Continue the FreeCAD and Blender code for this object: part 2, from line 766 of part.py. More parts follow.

———

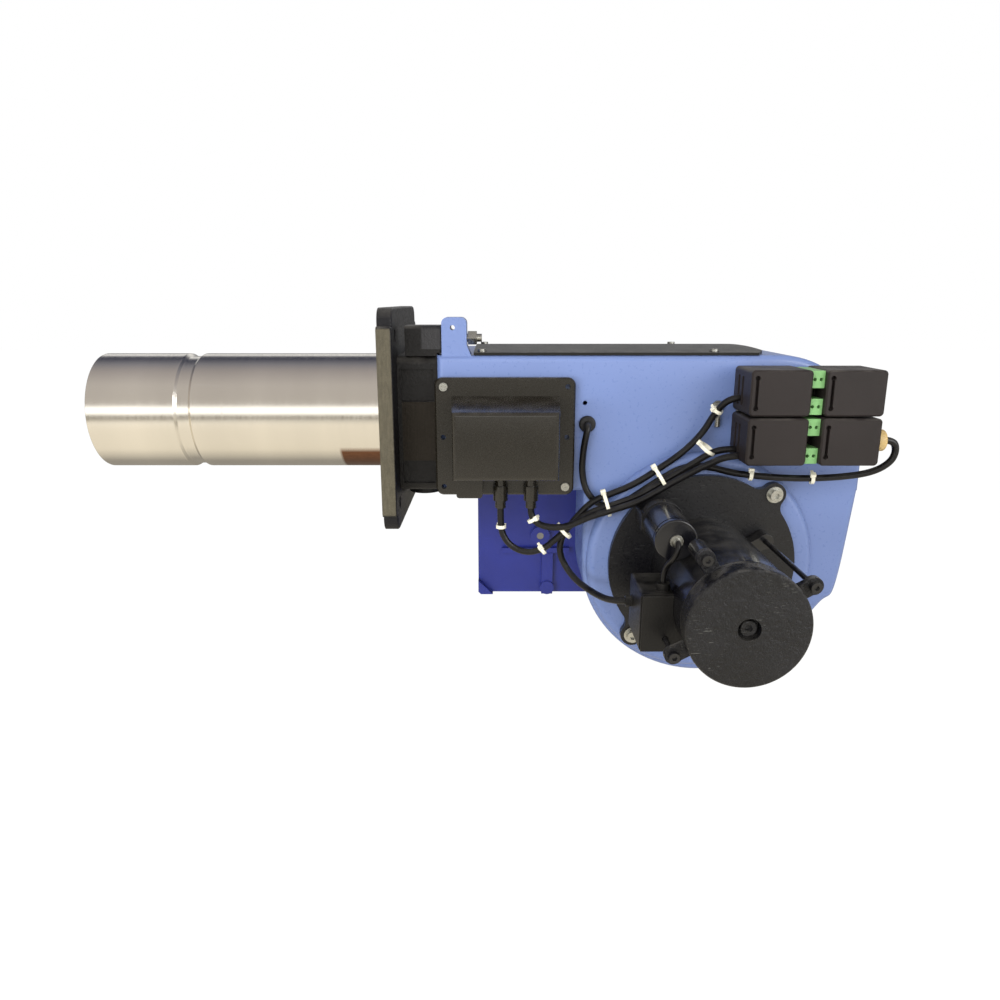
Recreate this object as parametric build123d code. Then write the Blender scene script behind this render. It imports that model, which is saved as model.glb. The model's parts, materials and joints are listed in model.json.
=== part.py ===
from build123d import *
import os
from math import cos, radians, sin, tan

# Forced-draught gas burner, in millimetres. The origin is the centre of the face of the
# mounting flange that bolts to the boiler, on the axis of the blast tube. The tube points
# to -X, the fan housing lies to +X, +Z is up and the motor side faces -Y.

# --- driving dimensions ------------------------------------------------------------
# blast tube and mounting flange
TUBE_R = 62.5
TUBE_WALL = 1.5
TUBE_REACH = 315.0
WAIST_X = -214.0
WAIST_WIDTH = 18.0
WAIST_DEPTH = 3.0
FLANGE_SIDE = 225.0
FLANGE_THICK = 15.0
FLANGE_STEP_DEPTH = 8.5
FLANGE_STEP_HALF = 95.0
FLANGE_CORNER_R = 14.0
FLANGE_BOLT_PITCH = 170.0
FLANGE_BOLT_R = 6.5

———

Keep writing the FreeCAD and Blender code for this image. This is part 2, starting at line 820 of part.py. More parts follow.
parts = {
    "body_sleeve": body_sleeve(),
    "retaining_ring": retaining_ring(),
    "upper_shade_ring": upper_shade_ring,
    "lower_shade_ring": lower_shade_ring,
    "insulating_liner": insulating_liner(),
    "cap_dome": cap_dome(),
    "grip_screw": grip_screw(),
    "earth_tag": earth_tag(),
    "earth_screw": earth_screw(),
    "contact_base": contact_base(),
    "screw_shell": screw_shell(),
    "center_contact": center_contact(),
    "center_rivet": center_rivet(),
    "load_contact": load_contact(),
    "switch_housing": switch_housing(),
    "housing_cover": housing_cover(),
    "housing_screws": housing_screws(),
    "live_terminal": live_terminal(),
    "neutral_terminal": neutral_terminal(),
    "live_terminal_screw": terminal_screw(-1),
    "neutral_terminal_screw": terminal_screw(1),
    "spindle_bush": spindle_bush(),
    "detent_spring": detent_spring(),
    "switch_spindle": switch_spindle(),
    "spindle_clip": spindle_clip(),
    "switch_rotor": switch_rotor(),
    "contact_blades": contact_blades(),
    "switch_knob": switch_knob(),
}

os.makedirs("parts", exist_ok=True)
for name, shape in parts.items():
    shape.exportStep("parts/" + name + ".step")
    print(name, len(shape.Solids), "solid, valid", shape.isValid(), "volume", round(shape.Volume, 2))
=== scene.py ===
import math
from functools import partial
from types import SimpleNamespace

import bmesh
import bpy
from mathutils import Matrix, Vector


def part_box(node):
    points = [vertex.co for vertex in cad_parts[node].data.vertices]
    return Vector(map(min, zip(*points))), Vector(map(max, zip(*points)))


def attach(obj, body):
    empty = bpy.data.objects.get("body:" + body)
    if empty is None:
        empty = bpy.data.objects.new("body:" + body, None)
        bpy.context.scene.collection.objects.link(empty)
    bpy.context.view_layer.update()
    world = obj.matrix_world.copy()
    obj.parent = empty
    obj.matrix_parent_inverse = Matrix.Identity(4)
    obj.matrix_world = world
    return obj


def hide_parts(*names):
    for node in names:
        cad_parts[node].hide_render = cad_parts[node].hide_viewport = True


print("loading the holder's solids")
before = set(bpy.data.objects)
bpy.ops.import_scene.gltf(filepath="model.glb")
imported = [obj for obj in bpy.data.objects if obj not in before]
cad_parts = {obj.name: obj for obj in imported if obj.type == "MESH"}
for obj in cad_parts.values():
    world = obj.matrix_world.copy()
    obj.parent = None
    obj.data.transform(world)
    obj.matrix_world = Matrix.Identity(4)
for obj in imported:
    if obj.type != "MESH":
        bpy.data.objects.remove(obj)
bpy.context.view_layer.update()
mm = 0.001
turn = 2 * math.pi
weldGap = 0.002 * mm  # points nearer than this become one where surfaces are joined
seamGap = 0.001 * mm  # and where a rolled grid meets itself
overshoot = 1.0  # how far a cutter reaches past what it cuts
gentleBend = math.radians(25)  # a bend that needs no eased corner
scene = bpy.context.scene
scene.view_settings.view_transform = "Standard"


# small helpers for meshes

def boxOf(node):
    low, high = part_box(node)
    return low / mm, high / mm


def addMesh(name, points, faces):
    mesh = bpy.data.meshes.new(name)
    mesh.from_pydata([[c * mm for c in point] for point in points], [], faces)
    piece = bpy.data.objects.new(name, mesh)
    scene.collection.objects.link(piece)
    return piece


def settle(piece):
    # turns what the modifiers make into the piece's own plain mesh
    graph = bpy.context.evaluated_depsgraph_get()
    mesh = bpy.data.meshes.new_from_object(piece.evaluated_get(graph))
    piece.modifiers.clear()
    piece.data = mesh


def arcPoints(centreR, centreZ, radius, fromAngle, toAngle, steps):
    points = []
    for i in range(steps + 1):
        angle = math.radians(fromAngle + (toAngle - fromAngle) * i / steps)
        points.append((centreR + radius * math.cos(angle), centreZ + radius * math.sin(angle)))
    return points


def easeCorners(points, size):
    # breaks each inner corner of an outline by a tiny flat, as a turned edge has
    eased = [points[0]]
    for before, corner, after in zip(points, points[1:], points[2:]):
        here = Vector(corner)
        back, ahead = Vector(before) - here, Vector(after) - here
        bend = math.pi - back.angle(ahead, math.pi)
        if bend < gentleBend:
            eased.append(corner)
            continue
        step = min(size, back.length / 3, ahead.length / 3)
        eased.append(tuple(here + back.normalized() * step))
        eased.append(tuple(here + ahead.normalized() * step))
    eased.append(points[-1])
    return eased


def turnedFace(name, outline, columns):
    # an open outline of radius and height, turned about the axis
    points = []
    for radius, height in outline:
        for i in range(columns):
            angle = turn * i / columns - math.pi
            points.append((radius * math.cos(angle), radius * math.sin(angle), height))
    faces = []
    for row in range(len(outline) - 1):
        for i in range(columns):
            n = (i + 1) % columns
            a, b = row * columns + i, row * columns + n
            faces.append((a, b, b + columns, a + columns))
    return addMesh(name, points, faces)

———

*Job*
Among the entries above, find the line with "Recreate this object" and the line with "FLANGE_BOLT_R = 6.5"; give again exactly these two lines and all lines between them.

*Result of the task*
Recreate this object as parametric build123d code. Then write the Blender scene script behind this render. It imports that model, which is saved as model.glb. The model's parts, materials and joints are listed in model.json.
=== part.py ===
from build123d import *
import os
from math import cos, radians, sin, tan

# Forced-draught gas burner, in millimetres. The origin is the centre of the face of the
# mounting flange that bolts to the boiler, on the axis of the blast tube. The tube points
# to -X, the fan housing lies to +X, +Z is up and the motor side faces -Y.

# --- driving dimensions ------------------------------------------------------------
# blast tube and mounting flange
TUBE_R = 62.5
TUBE_WALL = 1.5
TUBE_REACH = 315.0
WAIST_X = -214.0
WAIST_WIDTH = 18.0
WAIST_DEPTH = 3.0
FLANGE_SIDE = 225.0
FLANGE_THICK = 15.0
FLANGE_STEP_DEPTH = 8.5
FLANGE_STEP_HALF = 95.0
FLANGE_CORNER_R = 14.0
FLANGE_BOLT_PITCH = 170.0
FLANGE_BOLT_R = 6.5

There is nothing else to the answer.